--- BEGIN Given data ---

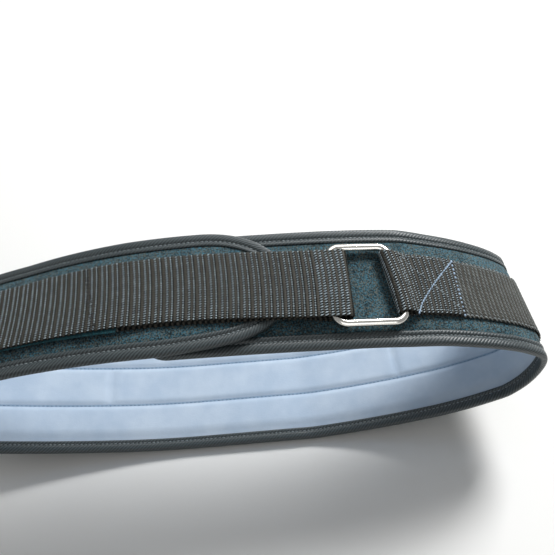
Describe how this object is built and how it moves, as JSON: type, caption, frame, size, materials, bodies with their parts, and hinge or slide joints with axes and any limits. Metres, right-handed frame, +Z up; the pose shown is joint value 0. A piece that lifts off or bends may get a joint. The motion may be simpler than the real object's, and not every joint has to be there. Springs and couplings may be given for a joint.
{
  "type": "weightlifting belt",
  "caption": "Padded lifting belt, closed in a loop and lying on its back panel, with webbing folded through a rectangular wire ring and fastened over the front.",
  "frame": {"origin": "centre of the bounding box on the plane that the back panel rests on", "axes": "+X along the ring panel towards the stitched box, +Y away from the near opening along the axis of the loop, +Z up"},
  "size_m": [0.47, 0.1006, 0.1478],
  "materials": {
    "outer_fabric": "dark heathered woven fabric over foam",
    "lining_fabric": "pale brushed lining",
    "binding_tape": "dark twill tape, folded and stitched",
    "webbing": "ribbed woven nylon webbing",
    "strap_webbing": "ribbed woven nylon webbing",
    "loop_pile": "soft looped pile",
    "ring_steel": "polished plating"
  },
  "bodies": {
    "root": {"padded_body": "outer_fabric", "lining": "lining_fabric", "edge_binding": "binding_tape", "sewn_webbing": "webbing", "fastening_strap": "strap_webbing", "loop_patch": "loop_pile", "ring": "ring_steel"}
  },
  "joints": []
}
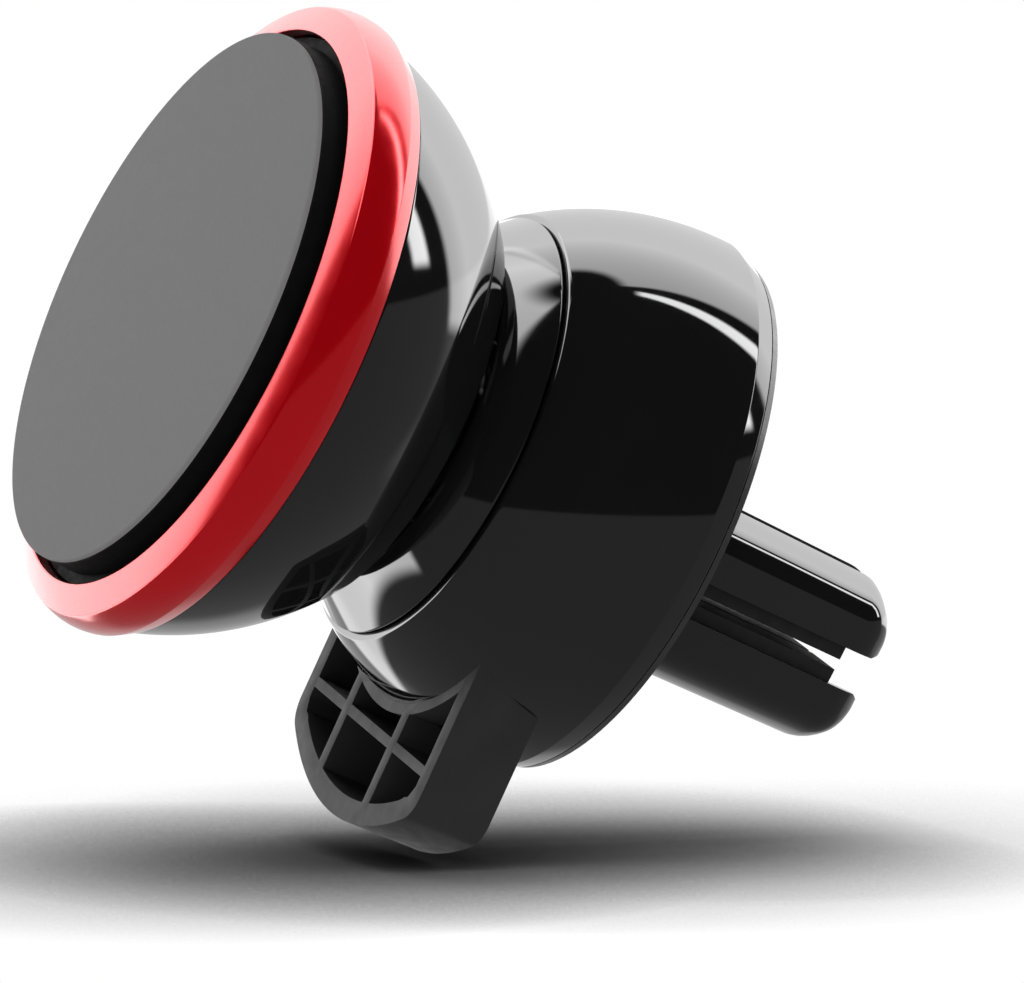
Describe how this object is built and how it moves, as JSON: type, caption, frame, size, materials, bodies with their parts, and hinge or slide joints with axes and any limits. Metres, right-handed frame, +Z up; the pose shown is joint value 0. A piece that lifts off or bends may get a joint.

--- END Given data ---

• Given request:
From the records above, please extract every line and repeat it exactly.

• Task answer:
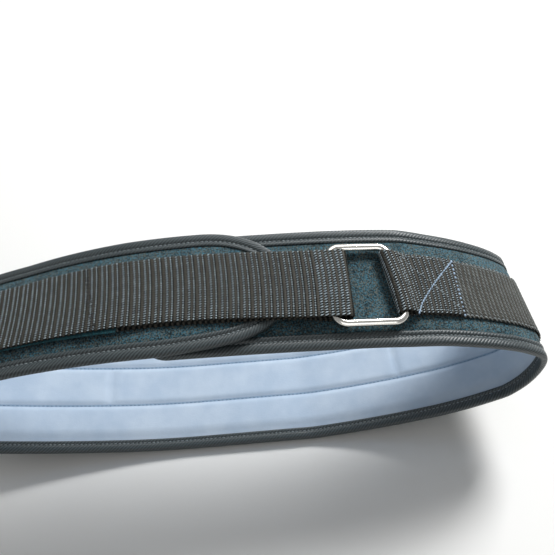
Describe how this object is built and how it moves, as JSON: type, caption, frame, size, materials, bodies with their parts, and hinge or slide joints with axes and any limits. Metres, right-handed frame, +Z up; the pose shown is joint value 0. A piece that lifts off or bends may get a joint. The motion may be simpler than the real object's, and not every joint has to be there. Springs and couplings may be given for a joint.
{
  "type": "weightlifting belt",
  "caption": "Padded lifting belt, closed in a loop and lying on its back panel, with webbing folded through a rectangular wire ring and fastened over the front.",
  "frame": {"origin": "centre of the bounding box on the plane that the back panel rests on", "axes": "+X along the ring panel towards the stitched box, +Y away from the near opening along the axis of the loop, +Z up"},
  "size_m": [0.47, 0.1006, 0.1478],
  "materials": {
    "outer_fabric": "dark heathered woven fabric over foam",
    "lining_fabric": "pale brushed lining",
    "binding_tape": "dark twill tape, folded and stitched",
    "webbing": "ribbed woven nylon webbing",
    "strap_webbing": "ribbed woven nylon webbing",
    "loop_pile": "soft looped pile",
    "ring_steel": "polished plating"
  },
  "bodies": {
    "root": {"padded_body": "outer_fabric", "lining": "lining_fabric", "edge_binding": "binding_tape", "sewn_webbing": "webbing", "fastening_strap": "strap_webbing", "loop_patch": "loop_pile", "ring": "ring_steel"}
  },
  "joints": []
}
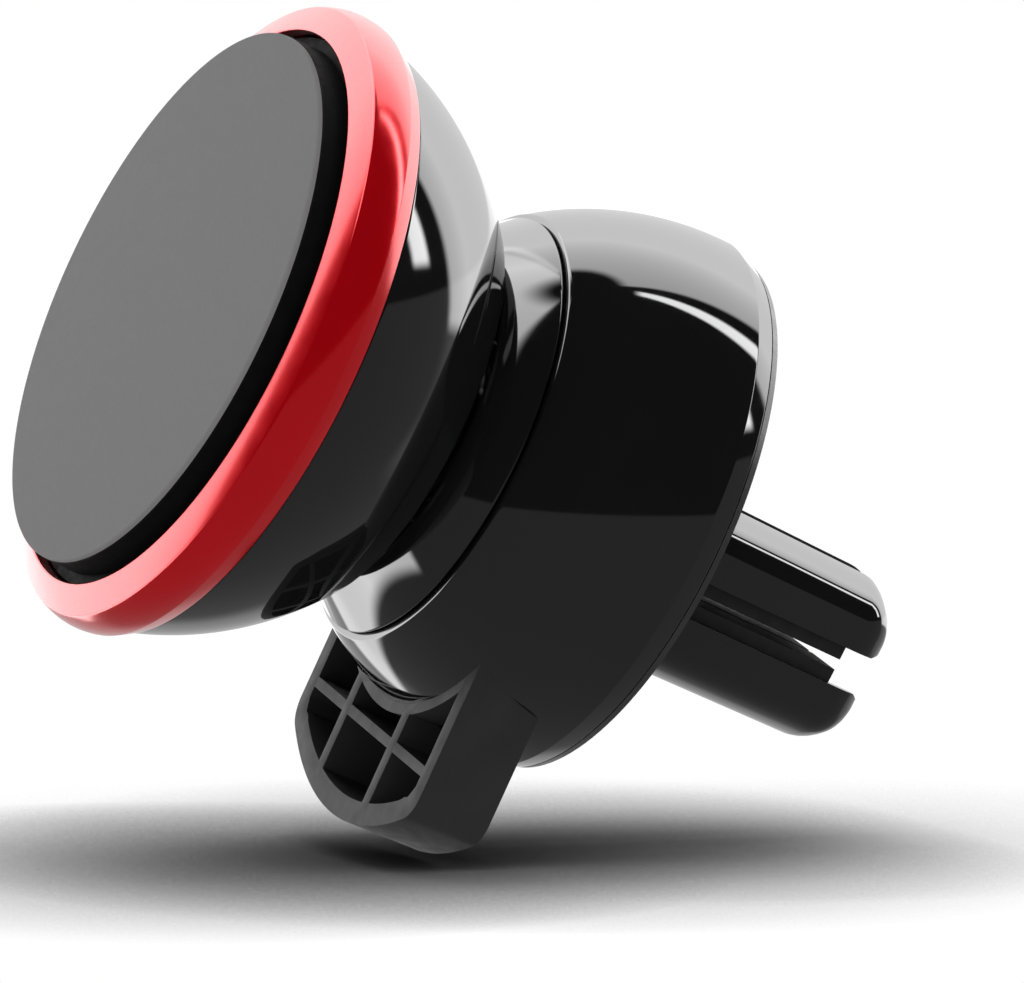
Describe how this object is built and how it moves, as JSON: type, caption, frame, size, materials, bodies with their parts, and hinge or slide joints with axes and any limits. Metres, right-handed frame, +Z up; the pose shown is joint value 0. A piece that lifts off or bends may get a joint.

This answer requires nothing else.